Сходство формулировок не может заслонить глубины различий позиций Пушкина и Карамзина. И все же это не просто словесное совпадение: перед нами — разные моменты развития общей культурной традиции.
Бросается в глаза еще одна особенность процитированной записи Карамзина: аристократы (которые, кстати, определены и употребленным как синоним словом «сервилисты»; однако слово «сервилист», от латинского «servilis», «рабский», имеет резко оценочный и, бесспорно, уничижительный характер; словарь Д. Н. Ушакова определяет «сервильный» как рабски угодливый, раболепный) и демократы в равной мере осуждены Карамзиным.

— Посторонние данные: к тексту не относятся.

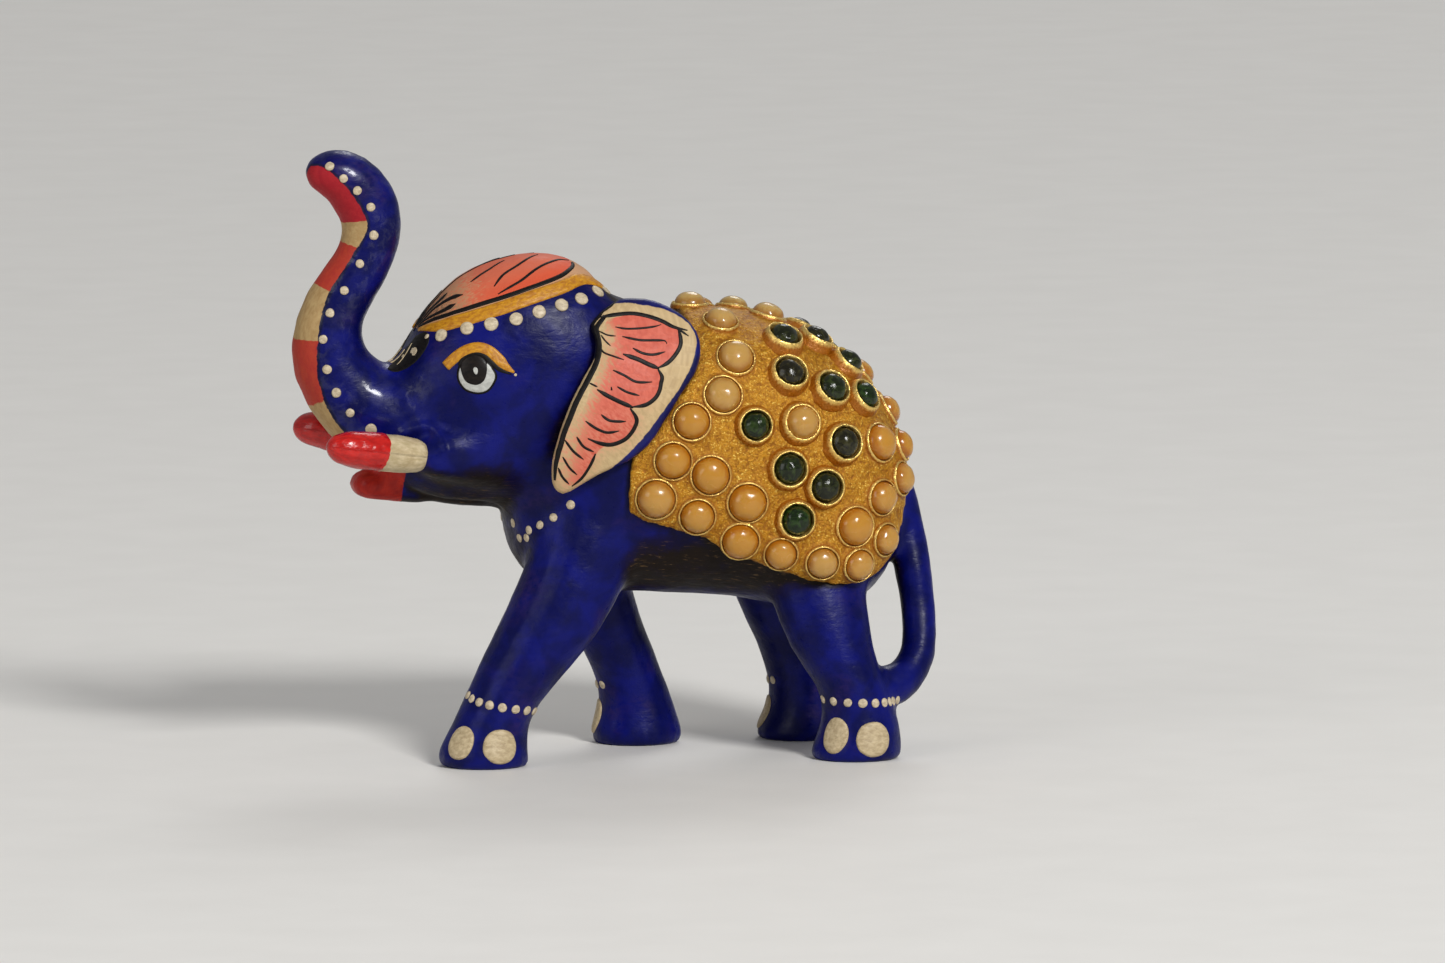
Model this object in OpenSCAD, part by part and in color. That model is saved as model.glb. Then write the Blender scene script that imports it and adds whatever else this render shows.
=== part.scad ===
// Painted wooden elephant with a raised trunk and a gilded, stone-set saddle.
// The elephant faces -X, its left side faces -Y and it stands on z = 0.
// Every station below is for a figure 100 mm tall; overall_h scales all of it.

/* [Figure] */
// Height from the soles to the top of the raised trunk
overall_h = 100; // [75:1:150]

/* [Ears and tusks] */
// Thickness of an ear
ear_t = 2.2; // [1.8:0.1:2.6]
// Diameter of a tusk
tusk_d = 6.2; // [5.4:0.1:6.6]

/* [Saddle] */
// Thickness of the gilded relief over the wood
saddle_t = 1.5; // [1.3:0.1:1.8]

/* [Stones] */
// Diameter of a full-size cream cabochon
pearl_d = 5.3; // [4.6:0.1:5.4]
// Diameter of a green cabochon
green_d = 4.8; // [4.2:0.1:5]
// Height of a green stone's collar above the relief
green_collar_h = 1.3; // [0.8:0.1:1.8]

/* [Hidden] */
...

Но нетрудно заметить, что интонации осуждения их весьма различны: действия аристократов корыстны, действия демократов несбыточны. Слово «либералист» Карамзин произносил с иронической улыбкой, слово «сервилист» — с отвращением. Наконец, признавая, что сила — единственный критерий, применимый в истории, и оправдывая силу волей Провидения, Карамзин с его жизненным и историческим опытом не мог не думать о том, что сила, сегодня находящаяся в руках аристократов, завтра может перейти к их противникам. Он не мог забыть наглядных уроков истории, когда сила попеременно оказывалась в руках якобинцев, Наполеона, его противников. В чьих руках находится сила сейчас, в 1825 году, для вдумчивого историка было решить не так легко.